# Ariel data challenge submission

## 1. Notebook set up

In [3]:
# Standard library imports
import random

# Project imports
from ariel_data_preprocessing.data_preprocessing import DataProcessor

# Globals
INPUT_DIRECTORY = '/kaggle/input/ariel-data-challenge-2025'
WORKING_DIRECTORY = '/kaggle/working'
MODE = 'train'
DATA_FILE = 'train.h5'
WAVELENGTHS = 283 # Number of wavelength indicies
SAMPLE_SIZE = 883 # Number of captures per sample
SAMPLES = 10      # Number of sample to draw per planet
N_CPUS = 3
N_PLANETS = 100

## 2. Data preparation

### 2.1. Preprocess the raw data

In [2]:
data_processor = DataProcessor(
    input_data_path=INPUT_DIRECTORY,
    output_data_path=WORKING_DIRECTORY,
    output_file=DATA_FILE,
    n_cpus=N_CPUS,
    downsample_fgs=True,
    n_planets=N_PLANETS,
    mode=MODE
)

data_processor.run()

## 2.2. Planet IDs

In [None]:
# Load corrected/extracted data for a sample planet
with h5py.File(f'{WORKING_DIRECTORY}/{DATA_FILE}', 'r') as hdf:
    planet_ids = list(hdf.keys())

print(f'Found {len(planet_ids)} planets.')

## 2.2. Data generator

In [4]:
def prediction_data_loader(planet_ids: list, data_file: str, sample_size: int = 100, n_samples: int = 10):
    '''Generator that yields signal, spectrum pairs for training/validation/testing.

    Args:
        planet_ids (list): List of planet IDs to include in the generator.
        data_file (str): Path to the HDF5 file containing the data.
        sample_size (int, optional): Number of frames to draw from each planet. Defaults to 100.
    '''

    with h5py.File(data_file, 'r') as hdf:

        while True:
            
            for planet_id in planet_ids:

                signal = hdf[planet_id]['signal'][:]
                samples = []

                for _ in range(n_samples):

                    indices = random.sample(range(signal.shape[0]), sample_size)
                    samples.append(signal[sorted(indices), :])
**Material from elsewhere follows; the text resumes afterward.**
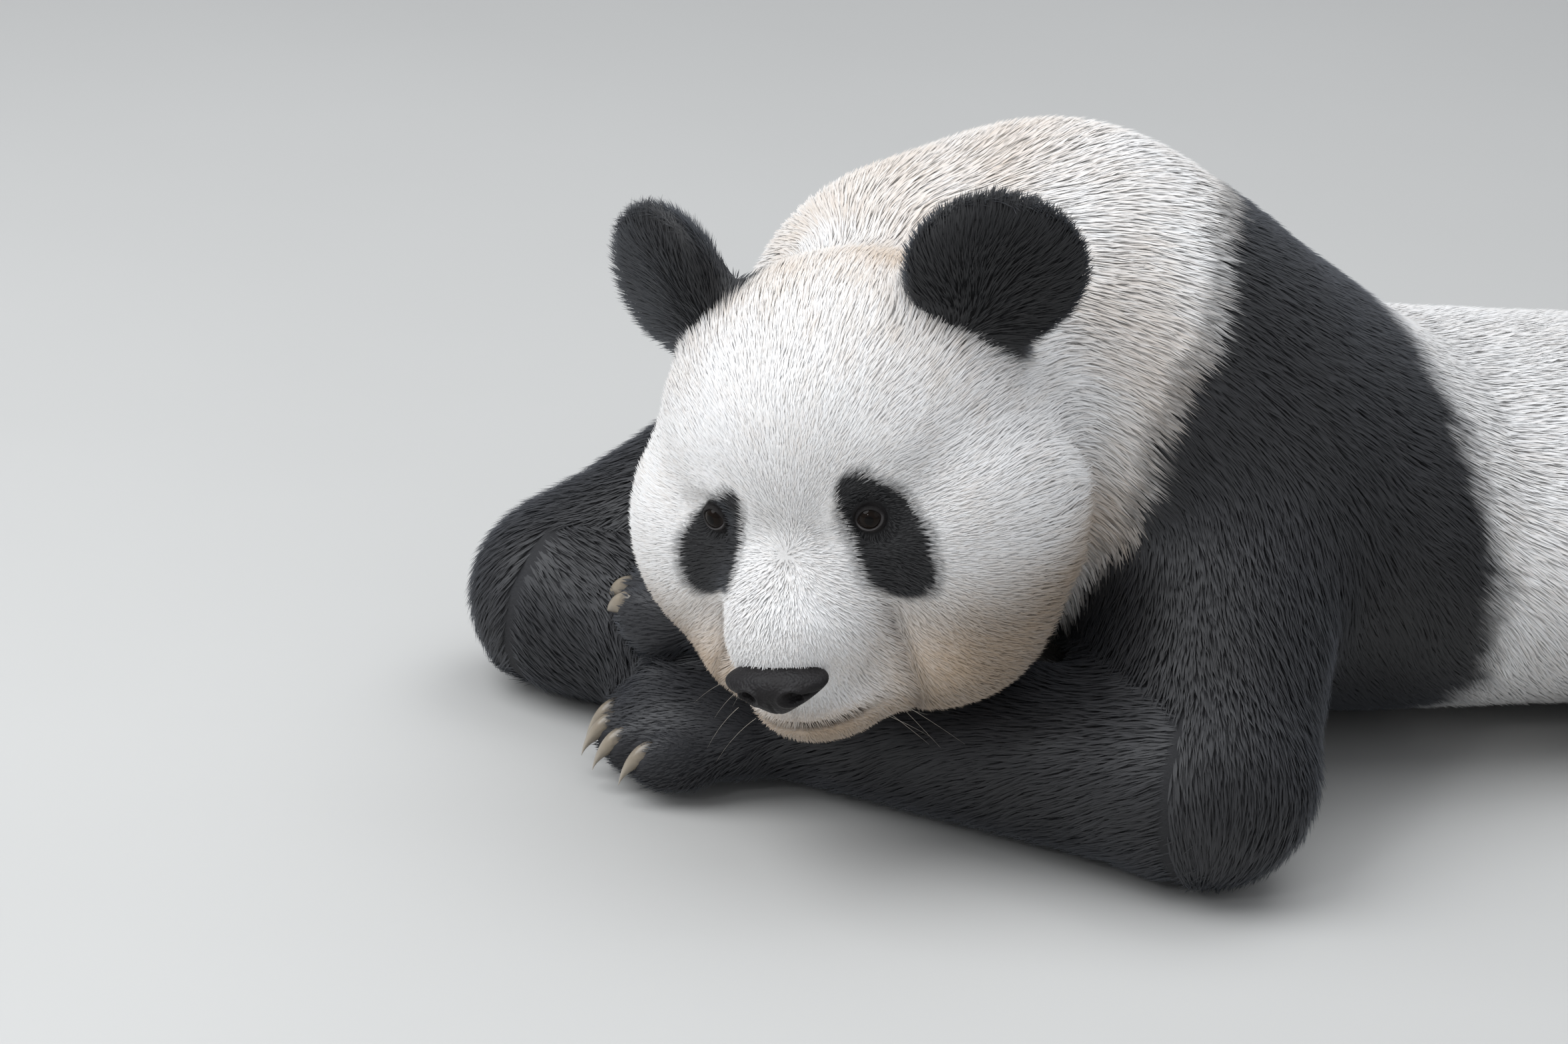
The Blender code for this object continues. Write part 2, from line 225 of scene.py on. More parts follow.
def pawBalls():
    # palm, wrist and five toes, the outer toes set back along a curve
    toes = [((toe * pawSettings["toePitch"], pawSettings["toeReach"] + pawSettings["toeCurve"] * toe * toe,
              pawSettings["toeDrop"]), pawSettings["toe"]) for toe in range(-2, 3)]
    return [pawSettings["palm"], pawSettings["wrist"], *toes]


def earBalls(side):
    # the round of the ear and its root, both with the ear's own tilt
    tilt = np.array(Euler([math.radians(t * (1, side, side)[k]) for k, t in
                           enumerate(earSettings["tilt"])]).to_matrix())
    return [(np.array(earSettings[at]) * (side, 1, 1), earSettings[size], tilt)
            for at, size in (("at", "size"), ("rootAt", "rootSize"))]


spineList = spineSteps()


def bodyFields(points):
    # the field of each part of the body, in metres from the tips of the coat, negative inside
    def massField(local, masses, kind):
        return mergedAll((ballField(local, *mass) for mass in masses), filletSettings[kind])

    inHead, provisional = toHead(points), points - placeShift
    fields = {"head": massField(inHead, headMasses(), "head")}
    for side, name in earSides:
        fields[name] = massField(inHead, earBalls(side), "ear")
    fields["spine"] = massField(provisional, spineList, "spine")
    for name, (joints, radii) in limbSettings.items():
        fields[name] = limbField(provisional, joints, radii)
    for name in pawSettings["places"]:
        place, turn, stretch = pawFrame(name)
        fields[name] = massField(((provisional - place) @ turn) / stretch, pawBalls(), "paw")
    return {name: field + drawnIn[name] for name, field in fields.items()}


def wholeField(fields):
    # all parts joined: broad fillets on the body, narrow ones where the head lies on the forelegs
    whole = merged(fields["spine"], fields["head"], filletSettings["neck"])
    for _, name in earSides:
        whole = merged(whole, fields[name], filletSettings["earRoot"])
    whole = merged(whole, fields["tail"], filletSettings["tailRoot"])
    nearHead = 1 - eased(fields["head"], 0.0, 0.06)
    broad, less = filletSettings["legRoot"], filletSettings["lessUnderHead"]
    for paw in pawSettings["places"]:
        limb = merged(fields[paw.replace("paw", "leg")], fields[paw], filletSettings["ankle"])
        whole = merged(whole, limb, broad - less * nearHead)
    return whole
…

                yield np.array(spectra)

In [None]:
prediction_data_generator = partial(
    prediction_data_loader,
    planet_ids=planet_ids,
    data_file=f'{WORKING_DIRECTORY}/{DATA_FILE}',
    sample_size=SAMPLE_SIZE,
    n_samples=SAMPLES
)

prediction_dataset = tf.data.Dataset.from_generator(
    prediction_data_generator,
    output_signature=(
        tf.TensorSpec(shape=(SAMPLES, SAMPLE_SIZE, WAVELENGTHS), dtype=tf.float64),
    )
)

data = prediction_dataset.take(planets)
signals = np.array([element[0].numpy() for element in data])
print(f'Signals shape: {signals.shape}')

## 3. Predictions

In [None]:
spectrum_predictions = []

for planet in signals:
    spectrum_predictions.append(model.predict(planet, batch_size=SAMPLES, verbose=0))

spectrum_predictions = np.array(spectrum_predictions)
spectrum_predictions_avg = np.mean(spectrum_predictions, axis=1).flatten()
spectrum_predictions_std = np.std(spectrum_predictions, axis=1).flatten()